Ini membuktikan bahwa sebenarnya Indonesia bukan negara antah berantah di peta industri perfilman dunia. Join produksi beberapa kali antara sineas Indonesia dengan mancanegara, juga sudah dijalin sejak era dahulu. Tak heran, jika kemudian, nama negeri ini pun kemudian disebut pada beberapa film produksi Hollywood.
Secara khusus, sutradara Charles Harrington lewat film drama spionase Matahari (1985), malah lebih banyak men-shoot kejadian-kejadian nyata agen rahasia Matahari, yang dimainkan oleh aktris senior Sylvia Kristel, di tanah Nusantara. Sebagaimana kita ketahui, wanita legendaris dalam sejarah yang akhirnya dihukum mati itu memang berdarah Indonesia.

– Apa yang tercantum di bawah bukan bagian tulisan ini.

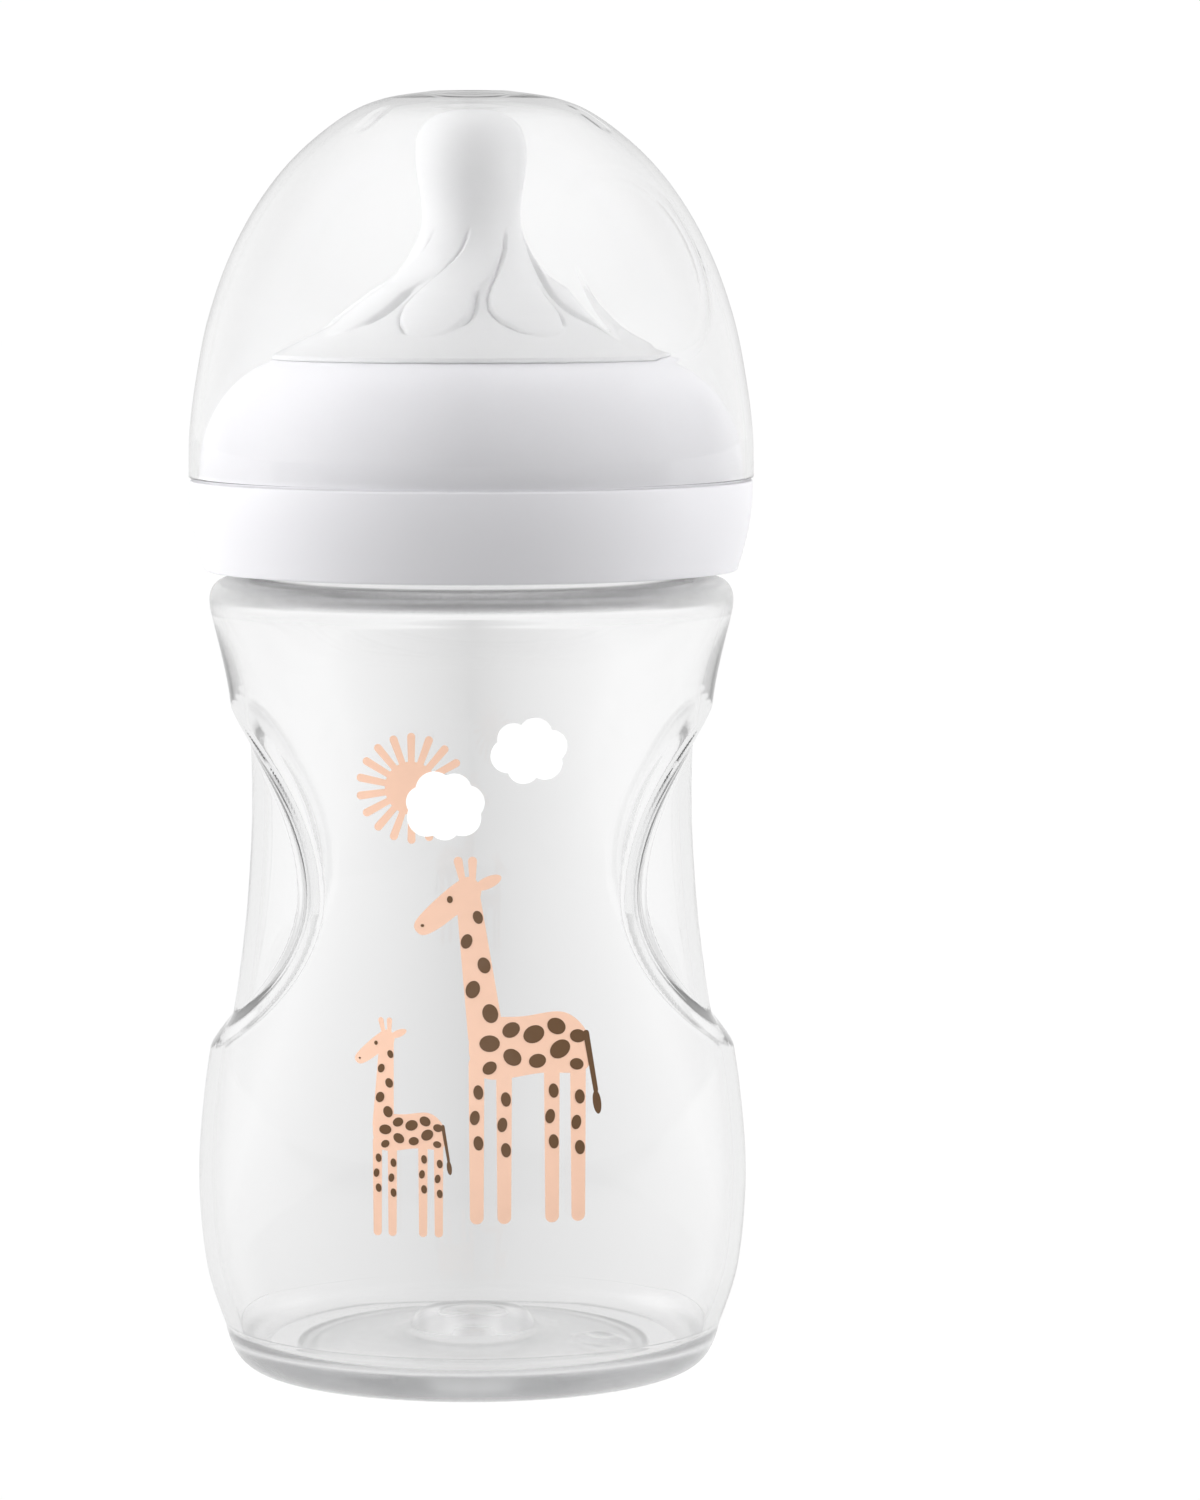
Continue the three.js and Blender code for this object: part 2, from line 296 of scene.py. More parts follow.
def thread(azimuth, z, form):
    """How much of a thread's full height the surface has at each point, from 0 to 1."""
    share = np.zeros(np.broadcast_shapes(azimuth.shape, z.shape))
    run_in = math.radians(24)
    for start in range(STARTS):
        along = np.mod(azimuth - form["first"] - TURN * start / STARTS, TURN)
        grown = smoothstep(along, 0, run_in) * smoothstep(form["sweep"] - along, 0, run_in)
        off = np.abs(z - form["z"] - LEAD * along / TURN)
        section = 1 - smoothstep(off, form["crest"] / 2, form["root"] / 2)
        share = np.maximum(share, np.where(along < form["sweep"], grown * section, 0))
    return share


# ---------------------------------------------------------------- materials


def maths(tree, operation, first, second=None, clamp=False):
    """One sum in a node tree: each of its two terms is a number or another node's output."""
    node = tree.nodes.new("ShaderNodeMath")
    node.operation = operation
    node.use_clamp = clamp
    for socket, term in zip(node.inputs, (first, second)):
        if isinstance(term, (int, float)):
            socket.default_value = term
        elif term is not None:
            tree.links.new(term, socket)
    return node.outputs["Value"]


def ease(tree, value, low, high):
    """A smooth step from 0 to 1 as a value goes from low to high."""
    node = tree.nodes.new("ShaderNodeMapRange")
    node.interpolation_type = "SMOOTHSTEP"
    node.inputs["From Min"].default_value = low
    node.inputs["From Max"].default_value = high
    tree.links.new(value, node.inputs["Value"])
    return node.outputs["Result"]


def new_material(name, colour, **sockets):
    """A node material with these constant numbers on its shader."""
    material = bpy.data.materials.new(name)
    material.use_nodes = True
    shader = material.node_tree.nodes["Principled BSDF"]
    shader.inputs["Base Color"].default_value = (*colour, 1)
    for socket, value in sockets.items():
        shader.inputs[socket.replace("_", " ")].default_value = value
    return material, shader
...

Bahkan penulis terkejut, lady rocker legendaris Joan Jett, yang diperankan Kristen Stewart pun, menyebutkan negeri Indonesia, dalam film biopik musikal The Runaways (2010). “Ayahmu yang pemabuk itu, atau ibumu yang ada di Indonesia?” tanya Joan Jett pada Cherrie Currie, vokalisnya saat tergabung dalam band The Runaways, pada dialog di scene tersebut.
Baca Juga : It’s Spooky Season! Rekomendasi 5 Film Pendek Horor Indonesia, Berani Nonton?
Lebih spesifik lagi, dalam film televisi Krakatoa: The Last Days (2006) produksi stasiun TV BBC London, Inggris, diselingi beberapa kali percakapan dalam Bahasa Indonesia. Meski tentu saja dengan logat bule Britania yang sulit dibuang. Sayang, film yang menceritakan keluarga Belanda menjadi saksi letusan gunung terdahsyat sepanjang sejarah modern ini, hanya ditayangkan secara terbatas.
Di film Anaconda 2: The Hunt For The Orchid (2004), meski hanya dua dialog dalam Bahasa Indonesia, menunjukkan pula kalau negeri ini menjadi pilihan sang film-maker daripada harus memunculkan kisah dengan setting di negeri fiktif.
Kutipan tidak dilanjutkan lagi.